Last week the guys from the podcast and I talked about FFXIV’s 2.0. A reboot of sorts for the game and all that shiny jazz, but I couldn’t help but be troubled somewhat. I’ve been very pessimistic and paranoid lately, so I know this isn’t helping matters at all. My main concern was and also is my greatest fear: what if 2.0 doesn’t really change the entire scope of the game. We know what is being revised and what is going to come since it is on paper. However, what is on paper doesn’t always translate well when actually executed. I am even further worried by the upcoming changes to the classes and what the battle system will look and play like when the dust settles after the updates.

The changes made to the mage classes aren’t that exciting to me. Hell, as of now the mage classes in general aren’t that exciting to play. Yes, I can do a large amount of damage. Yes, I can do AoEs and stuff. But honestly speaking? The job is frustrating and a bore. With bugs on recast timers, I end up mashing buttons to get abilities and spells to execute properly. Because I can no longer queue abilities and spells, I have to wait for one to completely finish before I am able to attempt a different spell or ability. Trying to get magic up before a DoW can mow down the mob is incredibly frustrating and slow. Mage jobs in general is slow, but the idea of having it be slower AND getting little to no graphical change of spells? Can I have a pillow? And a blanket? Cause I’ll be snoring here in just a moment.

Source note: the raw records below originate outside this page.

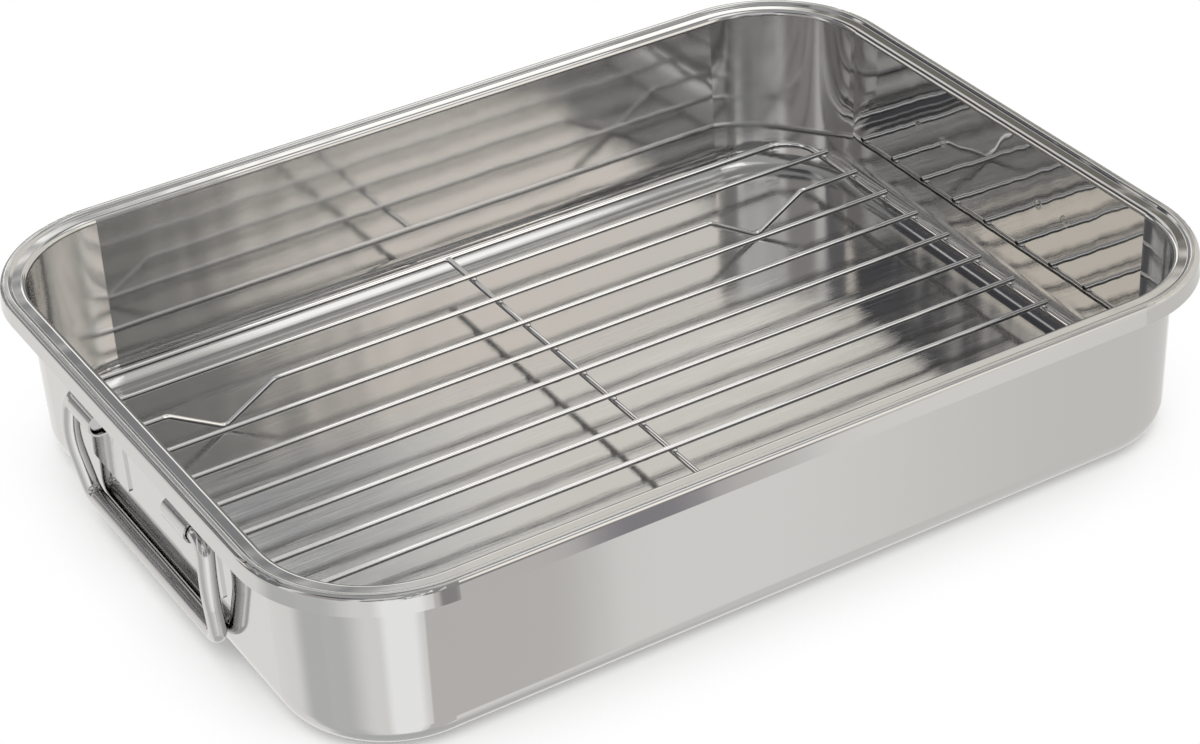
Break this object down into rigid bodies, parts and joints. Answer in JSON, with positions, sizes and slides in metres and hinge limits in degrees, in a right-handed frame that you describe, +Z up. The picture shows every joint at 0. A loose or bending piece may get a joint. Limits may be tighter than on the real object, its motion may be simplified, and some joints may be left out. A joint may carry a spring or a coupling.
{
  "type": "roasting pan with rack",
  "caption": "Deep rectangular stainless roasting pan with a rolled rim, swinging wire bail handles in welded brackets, and a lift-out wire rack on bent feet.",
  "frame": {"origin": "centre of the underside of the pan's floor, on the surface that it stands on", "axes": "+X along the long side towards the right handle, +Y from the front to the back, +Z up"},
  "size_m": [0.4016, 0.3036, 0.075],
  "materials": {
    "pan_steel": "satin outside, polished inside",
    "bracket_steel": "satin",
    "handle_wire": "bright",
    "rack_wire": "bright"
  },
  "bodies": {
    "pan": {"pan_body": "pan_steel", "handle_bracket_left_front": "bracket_steel", "handle_bracket_left_back": "bracket_steel", "handle_bracket_right_front": "bracket_steel", "handle_bracket_right_back": "bracket_steel"},
    "handle_left": {"handle_left": "handle_wire"},
    "handle_right": {"handle_right": "handle_wire"},
    "rack": {"rack_ring": "rack_wire", "rack_cross_bar": "rack_wire", "rack_bar_1": "rack_wire", "rack_bar_2": "rack_wire", "rack_bar_3": "rack_wire", "rack_bar_4": "rack_wire", "rack_bar_5": "rack_wire", "rack_bar_6": "rack_wire", "rack_bar_7": "rack_wire", "rack_bar_8": "rack_wire", "rack_foot_bar_front": "rack_wire", "rack_foot_bar_back": "rack_wire"}
  },
  "joints": [
    {"name": "handle_left_swing", "type": "hinge", "parent": "pan", "child": "handle_left", "pos_m": [-0.19513, 0, 0.05561], "axis": [0, 1, 0], "range_deg": [0, 130]},
    {"name": "handle_right_swing", "type": "hinge", "parent": "pan", "child": "handle_right", "pos_m": [0.19513, 0, 0.05561], "axis": [0, -1, 0], "range_deg": [0, 130]},
    {"name": "rack_lift", "type": "slide", "parent": "pan", "child": "rack", "axis": [0, 0, 1], "range_m": [0, 0.08]}
  ]
}
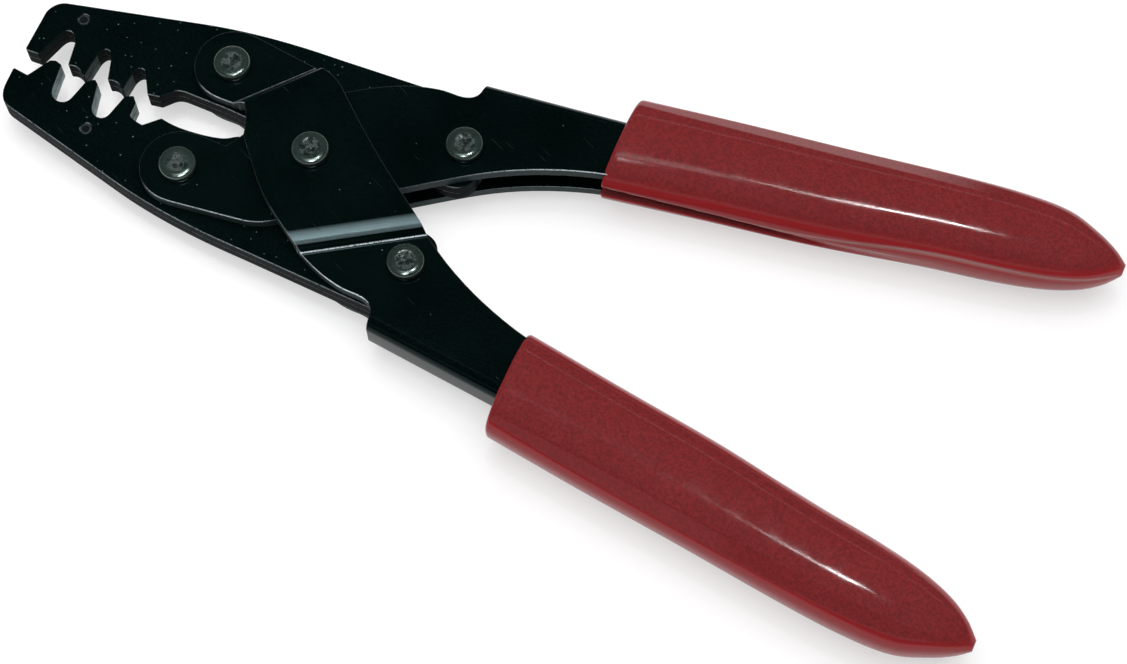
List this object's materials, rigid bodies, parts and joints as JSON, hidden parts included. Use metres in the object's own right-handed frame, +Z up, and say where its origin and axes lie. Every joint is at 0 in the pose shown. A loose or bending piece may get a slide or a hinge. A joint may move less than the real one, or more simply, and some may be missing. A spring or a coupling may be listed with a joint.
{
  "type": "crimping tool",
  "caption": "Hand crimping tool with parallel laminated jaws, alternating wire-terminal nests, a compound four-pivot linkage and dipped plastic grips.",
  "frame": {"origin": "on the middle pivot's axis, at the flat of that rivet's lower head, on which the tool lies", "axes": "+X from the jaws to the handle ends, +Y to the upper handle's side, +Z up out of the tool's side"},
  "size_m": [0.2086, 0.0924, 0.0171],
  "materials": {
    "black_steel": "glossy black oxide over stamped steel",
    "die_steel": "satin black oxide over hardened steel",
    "rivet_steel": "bare steel, formed heads",
    "red_grip": "glossy soft red vinyl"
  },
  "bodies": {
    "lower_handle": {"lower_handle": "black_steel", "lower_grip": "red_grip", "middle_pivot_rivet": "rivet_steel", "upper_jaw_pivot_rivet": "rivet_steel", "lower_tail_rivet": "rivet_steel", "lower_tail_bush": "rivet_steel"},
    "upper_handle": {"upper_handle": "black_steel", "upper_grip": "red_grip", "middle_spacer": "rivet_steel", "lower_jaw_pivot_rivet": "rivet_steel", "upper_tail_rivet": "rivet_steel", "upper_tail_bush": "rivet_steel"},
    "upper_jaw": {"upper_jaw_front_plate": "die_steel", "upper_jaw_back_plate": "die_steel", "upper_jaw_tip_pin": "rivet_steel", "upper_jaw_rear_pin": "rivet_steel"},
    "lower_jaw": {"lower_jaw_front_plate": "die_steel", "lower_jaw_back_plate": "die_steel", "lower_jaw_tip_pin": "rivet_steel", "lower_jaw_rear_pin": "rivet_steel"}
  },
  "joints": [
    {"name": "handle_pivot", "type": "hinge", "parent": "lower_handle", "child": "upper_handle", "pos_m": [0, 0, 0.00855], "axis": [0, 0, -1], "range_deg": [0, 8]},
    {"name": "upper_jaw_pivot", "type": "hinge", "parent": "lower_handle", "child": "upper_jaw", "pos_m": [-0.0223, 0.0116, 0.00855], "axis": [0, 0, -1], "range_deg": [0, 4.4]},
    {"name": "lower_jaw_pivot", "type": "hinge", "parent": "upper_handle", "child": "lower_jaw", "pos_m": [-0.0223, -0.0116, 0.00855], "axis": [0, 0, 1], "range_deg": [0, 4.4]}
  ],
  "couplings": [
    {"joint": "upper_jaw_pivot", "follows": "handle_pivot", "ratio": 0.5402},
    {"joint": "lower_jaw_pivot", "follows": "handle_pivot", "ratio": 0.5402}
  ]
}
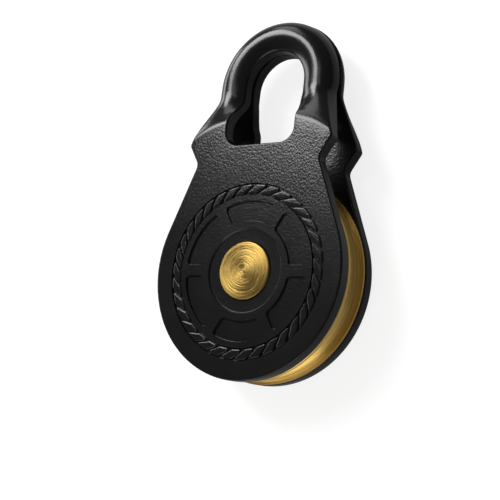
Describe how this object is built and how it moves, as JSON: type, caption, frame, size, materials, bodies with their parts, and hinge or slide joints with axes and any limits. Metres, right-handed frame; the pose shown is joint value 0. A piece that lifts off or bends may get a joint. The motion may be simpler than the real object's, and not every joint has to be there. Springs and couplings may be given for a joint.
{
  "type": "snatch_block",
  "caption": "Forged steel snatch block for winch rope, black cheeks with a shackle eye split between them, gold grooved sheave and pin",
  "frame": {"origin": "middle of the footprint, on the plane of the rear cheek's outer face, on which the block lies", "axes": "+Z along the pin, out through the front cheek; +Y towards the shackle eye, the block's long direction"},
  "size_m": [0.1408, 0.2457, 0.0425],
  "materials": {
    "powder_coat": "matt black textured powder coat",
    "gold_plating": "gold plated steel with a turned grain",
    "bronze": "machined bearing bronze",
    "zinc_steel": "zinc plated",
    "spring_steel": "dark phosphated spring steel"
  },
  "bodies": {
    "rear_body": {"rear_cheek_plate": "powder_coat", "axle_pin": "gold_plating", "front_thrust_washer": "bronze", "rear_thrust_washer": "bronze", "retaining_washer": "zinc_steel", "snap_ring": "spring_steel", "grease_nipple": "zinc_steel", "nipple_spring": "spring_steel"},
    "front_cheek": {"front_cheek_plate": "powder_coat"},
    "wheel": {"sheave": "gold_plating", "sheave_bush": "bronze"},
    "check_ball": {"nipple_ball": "zinc_steel"}
  },
  "joints": [
    {"name": "front_cheek_swing", "type": "hinge", "parent": "rear_body", "child": "front_cheek", "pos_m": [0, -0.0525, 0.0375], "axis": [0, 0, 1], "continuous": true},
    {"name": "sheave_turn", "type": "hinge", "parent": "rear_body", "child": "wheel", "pos_m": [0, -0.0525, 0.021], "axis": [0, 0, 1], "continuous": true},
    {"name": "check_ball_press", "type": "slide", "parent": "rear_body", "child": "check_ball", "axis": [0, 0, 1], "range_m": [0, 0.0006], "stiffness_N_per_m": 200, "deforming": ["nipple_spring"]}
  ]
}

I know other games have such a feature where the spells and abilities get incremental upgrades and have no changes to their graphical look, but… for me the best part of being a mage was seeing those graphical changes as you gained each higher tier of magic.

I am probably crazy. No, I am crazy. I just can’t help but fret and worry. I blame SWToR and other games that have grabbed my interest more firmly at the moment.

Yoshi-P, things will get better– right? I’m already anxious 1.20 is coming out around the same time as early access to SWToR. My plaguing pessimism at the moment will hopefully go away in the near future, but right now I’m troubled and am in dire need of reassurance I know I won’t get.